Simplifying investment procedures
Simplifying investment procedures is increasingly crucial for promoting economic development. The new draft law not only focuses on removing field and capital barriers but also emphasizes reforming project assessment and approval processes. Empowering local evaluation councils grants localities more autonomy in investment decision-making, enhancing flexibility and addressing the specific needs of each region.
Streamlining investment procedures directly affects project approval time. Optimized processes reduce waiting periods significantly, enabling investors to quickly execute ideas and initiate projects. This not only promotes capital flows but also creates employment opportunities and stimulates local economic growth.

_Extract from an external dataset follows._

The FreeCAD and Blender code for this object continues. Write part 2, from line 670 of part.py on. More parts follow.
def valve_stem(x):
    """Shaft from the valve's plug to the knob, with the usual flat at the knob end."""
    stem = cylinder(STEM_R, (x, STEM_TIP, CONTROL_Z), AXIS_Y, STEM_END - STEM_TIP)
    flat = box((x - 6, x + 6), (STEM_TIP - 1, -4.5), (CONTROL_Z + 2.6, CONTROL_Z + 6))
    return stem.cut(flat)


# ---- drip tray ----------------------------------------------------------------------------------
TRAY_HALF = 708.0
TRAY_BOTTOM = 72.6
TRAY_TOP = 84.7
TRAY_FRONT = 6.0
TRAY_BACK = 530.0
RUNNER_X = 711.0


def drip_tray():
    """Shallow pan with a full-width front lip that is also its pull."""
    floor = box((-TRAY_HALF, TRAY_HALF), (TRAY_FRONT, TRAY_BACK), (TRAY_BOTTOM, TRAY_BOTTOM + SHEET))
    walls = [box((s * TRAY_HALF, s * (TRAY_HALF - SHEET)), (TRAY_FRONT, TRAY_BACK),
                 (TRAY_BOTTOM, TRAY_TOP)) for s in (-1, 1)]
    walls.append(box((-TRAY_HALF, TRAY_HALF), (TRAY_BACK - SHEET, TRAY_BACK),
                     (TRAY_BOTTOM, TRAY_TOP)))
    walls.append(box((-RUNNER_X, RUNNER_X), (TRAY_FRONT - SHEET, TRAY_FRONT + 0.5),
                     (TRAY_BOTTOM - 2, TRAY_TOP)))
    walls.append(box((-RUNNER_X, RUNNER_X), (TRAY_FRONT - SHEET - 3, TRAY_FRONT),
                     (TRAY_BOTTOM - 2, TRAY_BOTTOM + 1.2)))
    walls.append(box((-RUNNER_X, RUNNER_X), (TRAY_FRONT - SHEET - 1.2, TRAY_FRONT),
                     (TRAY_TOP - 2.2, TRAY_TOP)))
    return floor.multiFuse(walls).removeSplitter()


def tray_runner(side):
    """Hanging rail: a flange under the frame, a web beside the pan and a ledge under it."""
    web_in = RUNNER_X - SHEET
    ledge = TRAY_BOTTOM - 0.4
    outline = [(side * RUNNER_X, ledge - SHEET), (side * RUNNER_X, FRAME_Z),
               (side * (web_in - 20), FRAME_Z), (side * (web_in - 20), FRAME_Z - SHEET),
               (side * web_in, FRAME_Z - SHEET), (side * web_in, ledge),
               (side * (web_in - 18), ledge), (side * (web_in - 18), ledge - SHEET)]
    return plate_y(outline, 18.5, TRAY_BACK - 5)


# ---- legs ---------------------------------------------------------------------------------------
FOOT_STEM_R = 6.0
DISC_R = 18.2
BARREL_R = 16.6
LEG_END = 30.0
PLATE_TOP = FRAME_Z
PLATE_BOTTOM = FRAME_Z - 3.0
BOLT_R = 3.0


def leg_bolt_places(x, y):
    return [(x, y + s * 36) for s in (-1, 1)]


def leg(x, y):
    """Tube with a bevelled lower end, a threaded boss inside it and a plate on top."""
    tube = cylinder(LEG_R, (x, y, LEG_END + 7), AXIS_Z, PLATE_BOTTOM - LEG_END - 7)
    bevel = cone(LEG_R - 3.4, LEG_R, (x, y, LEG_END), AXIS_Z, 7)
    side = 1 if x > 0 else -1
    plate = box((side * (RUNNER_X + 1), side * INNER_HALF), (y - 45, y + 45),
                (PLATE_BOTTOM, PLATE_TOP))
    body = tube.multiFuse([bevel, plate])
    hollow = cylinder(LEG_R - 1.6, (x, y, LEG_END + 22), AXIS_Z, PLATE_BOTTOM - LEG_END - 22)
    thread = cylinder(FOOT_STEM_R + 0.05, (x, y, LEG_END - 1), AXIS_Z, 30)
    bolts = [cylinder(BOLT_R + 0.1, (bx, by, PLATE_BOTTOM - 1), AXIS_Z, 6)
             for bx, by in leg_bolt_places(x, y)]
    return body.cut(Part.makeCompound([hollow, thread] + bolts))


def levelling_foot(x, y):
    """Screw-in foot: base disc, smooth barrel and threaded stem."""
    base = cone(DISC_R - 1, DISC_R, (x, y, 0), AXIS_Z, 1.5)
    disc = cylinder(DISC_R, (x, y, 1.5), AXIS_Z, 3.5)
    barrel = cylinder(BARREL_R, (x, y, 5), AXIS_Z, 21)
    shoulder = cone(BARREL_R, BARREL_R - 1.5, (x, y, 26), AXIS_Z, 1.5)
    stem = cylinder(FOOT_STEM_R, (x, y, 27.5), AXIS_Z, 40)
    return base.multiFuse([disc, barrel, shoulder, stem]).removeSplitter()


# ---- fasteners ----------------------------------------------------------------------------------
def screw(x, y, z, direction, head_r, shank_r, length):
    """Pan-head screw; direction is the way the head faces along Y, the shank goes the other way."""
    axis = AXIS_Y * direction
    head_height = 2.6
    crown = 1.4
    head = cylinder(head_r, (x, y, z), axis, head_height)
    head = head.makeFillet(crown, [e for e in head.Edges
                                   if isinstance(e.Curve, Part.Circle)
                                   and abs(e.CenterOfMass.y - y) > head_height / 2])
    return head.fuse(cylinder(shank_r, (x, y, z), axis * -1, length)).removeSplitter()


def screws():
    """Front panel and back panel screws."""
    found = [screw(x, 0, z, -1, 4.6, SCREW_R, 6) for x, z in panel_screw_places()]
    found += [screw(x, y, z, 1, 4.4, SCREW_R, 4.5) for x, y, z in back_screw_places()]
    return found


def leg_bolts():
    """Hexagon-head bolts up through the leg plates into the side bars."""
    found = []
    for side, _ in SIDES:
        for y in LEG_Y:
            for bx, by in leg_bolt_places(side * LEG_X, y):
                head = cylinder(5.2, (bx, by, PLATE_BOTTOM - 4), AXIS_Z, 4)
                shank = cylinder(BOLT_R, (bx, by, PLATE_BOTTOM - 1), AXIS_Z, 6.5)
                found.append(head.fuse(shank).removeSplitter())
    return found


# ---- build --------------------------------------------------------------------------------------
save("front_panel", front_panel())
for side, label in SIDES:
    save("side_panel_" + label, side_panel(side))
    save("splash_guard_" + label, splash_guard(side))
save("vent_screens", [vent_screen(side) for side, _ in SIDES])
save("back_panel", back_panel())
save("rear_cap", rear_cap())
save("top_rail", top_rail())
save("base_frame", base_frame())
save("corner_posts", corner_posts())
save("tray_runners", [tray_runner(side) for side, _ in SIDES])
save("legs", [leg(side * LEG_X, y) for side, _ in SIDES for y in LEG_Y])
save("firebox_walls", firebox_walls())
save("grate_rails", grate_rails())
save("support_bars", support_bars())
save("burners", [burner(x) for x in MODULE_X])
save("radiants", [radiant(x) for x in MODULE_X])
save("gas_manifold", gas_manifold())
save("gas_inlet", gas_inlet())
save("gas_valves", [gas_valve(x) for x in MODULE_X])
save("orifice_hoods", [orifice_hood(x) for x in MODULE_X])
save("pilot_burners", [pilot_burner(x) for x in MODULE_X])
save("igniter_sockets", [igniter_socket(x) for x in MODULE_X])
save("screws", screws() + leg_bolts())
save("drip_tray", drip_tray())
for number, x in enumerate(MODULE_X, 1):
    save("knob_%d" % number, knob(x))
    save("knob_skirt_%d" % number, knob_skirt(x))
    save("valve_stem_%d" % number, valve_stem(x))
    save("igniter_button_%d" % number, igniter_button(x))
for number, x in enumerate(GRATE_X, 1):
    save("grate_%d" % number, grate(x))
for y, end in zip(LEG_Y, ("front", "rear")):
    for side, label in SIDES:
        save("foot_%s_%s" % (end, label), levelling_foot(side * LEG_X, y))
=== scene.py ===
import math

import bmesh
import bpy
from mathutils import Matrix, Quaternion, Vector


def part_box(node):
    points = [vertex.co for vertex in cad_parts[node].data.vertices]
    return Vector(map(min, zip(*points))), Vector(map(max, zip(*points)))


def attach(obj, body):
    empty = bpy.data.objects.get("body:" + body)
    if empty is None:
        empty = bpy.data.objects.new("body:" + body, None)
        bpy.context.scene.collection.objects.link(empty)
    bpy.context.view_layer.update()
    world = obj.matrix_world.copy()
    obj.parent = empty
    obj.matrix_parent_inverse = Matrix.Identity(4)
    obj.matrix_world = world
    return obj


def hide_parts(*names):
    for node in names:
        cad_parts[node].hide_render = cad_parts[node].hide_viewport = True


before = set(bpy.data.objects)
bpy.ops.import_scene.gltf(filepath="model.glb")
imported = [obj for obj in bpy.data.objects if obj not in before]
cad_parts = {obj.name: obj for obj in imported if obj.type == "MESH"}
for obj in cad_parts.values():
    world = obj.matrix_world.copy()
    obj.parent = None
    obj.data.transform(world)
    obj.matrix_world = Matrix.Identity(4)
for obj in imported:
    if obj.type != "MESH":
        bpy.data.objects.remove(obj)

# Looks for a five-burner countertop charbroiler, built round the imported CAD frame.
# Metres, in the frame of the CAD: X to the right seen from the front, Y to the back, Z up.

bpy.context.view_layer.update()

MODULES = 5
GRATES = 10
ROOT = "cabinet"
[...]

Moreover, clear and transparent regulations during the assessment process are essential for preventing corruption and waste. Publicized steps allow investors and the public to monitor closely, increasing accountability among agencies in performing their duties.

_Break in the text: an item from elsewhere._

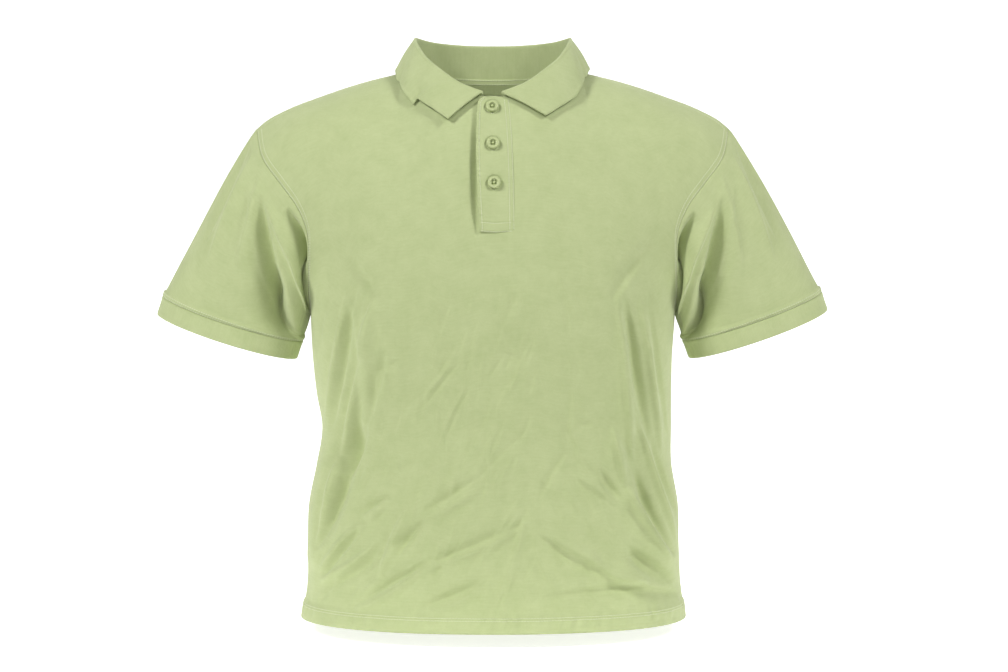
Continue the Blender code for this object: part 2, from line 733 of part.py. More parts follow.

Finally, a transparent and efficient investment system attracts both domestic and foreign investors, contributing to the economy's sustainable development and raising the nation's global investment standing. This transformation in investment procedures lays the foundation for a more favorable and attractive investment environment in the future.
Reintroducing BT contracts
An important aspect of the draft law is the continuation of Build-Transfer (BT) contracts. This type of contract allows investors to propose infrastructure projects without requiring state budget payments. It opens opportunities for many investors to participate in vital projects, unlocking capital from the private sector and boosting competition in infrastructure investment. In this way, the state reduces its financial burden while expediting the construction of public works to meet society's increasing demands.
However, the Government emphasized the need for a comprehensive reform in the implementation and payment mechanisms for BT contracts to address previous issues. Problems like rising costs, project delays, and payment opacity previously complicated many BT projects. Hence, investor selection needs strict bidding, ensuring fair and transparent evaluation criteria. This approach not only facilitates investors but also protects the interests of the state and community.
Another critical factor is defining clear payment mechanisms for investors, which should be specified from the project planning stage. This ensures timely payments, avoiding prolonged debt situations for investors. Additionally, a robust monitoring and inspection mechanism throughout the contract process can promptly address emerging issues. These measures enhance transparency and improve capital efficiency in infrastructure projects.
Ultimately, reintroducing BT contracts is not only a crucial step in revitalizing investment activities but also part of a long-term strategy to develop national infrastructure. Quality infrastructure projects play a vital role in promoting economic growth, creating jobs, and improving people's living standards. To achieve these goals, the government needs to work closely with investors, fostering a transparent, fair, and sustainable investment environment, thereby contributing to a stronger economy in the future.
Addressing obstacles in transition BOT and BT projects
Currently, around 160 BT projects are struggling with implementation issues, with a total investment of approximately VND 59 trillion. To resolve these challenges, the draft law allows applying the PPP Law to contracts signed before its effective date. This provision allows projects to continue while giving the Government a legal basis to address issues arising during implementation.
Localities like Hanoi, Ho Chi Minh City, and Da Nang have been permitted by the National Assembly to pilot PPP projects in fields not regulated by the PPP Law. This opens opportunities for these regions to maximize the potential of BT contracts and mobilize private sector resources.
Although these amendments are expected to resolve many PPP project issues, there are still challenges to address. Expanding investment fields and removing minimum capital requirements must be carefully evaluated for practical feasibility and project efficiency.
Additionally, clear BT contract management mechanisms are necessary to avoid losses and waste. The reviewing body also recommends detailed guidelines on BT contract procedures to ensure regulations are strictly enforced.
Amending the PPP Law is not merely a legal action but a significant step toward creating a more favorable investment environment for public infrastructure projects. Proposals like removing investment field restrictions, increasing the State capital ratio, and reapplying BT contracts reflect the Government's efforts to unlock resources and drive economic growth.
If effectively implemented, these amendments not only help resolve issues in PPP project execution but also provide strong momentum for future infrastructure development. Close monitoring and evaluation of the new regulations’ impact are essential to ensure they genuinely benefit the economy and community.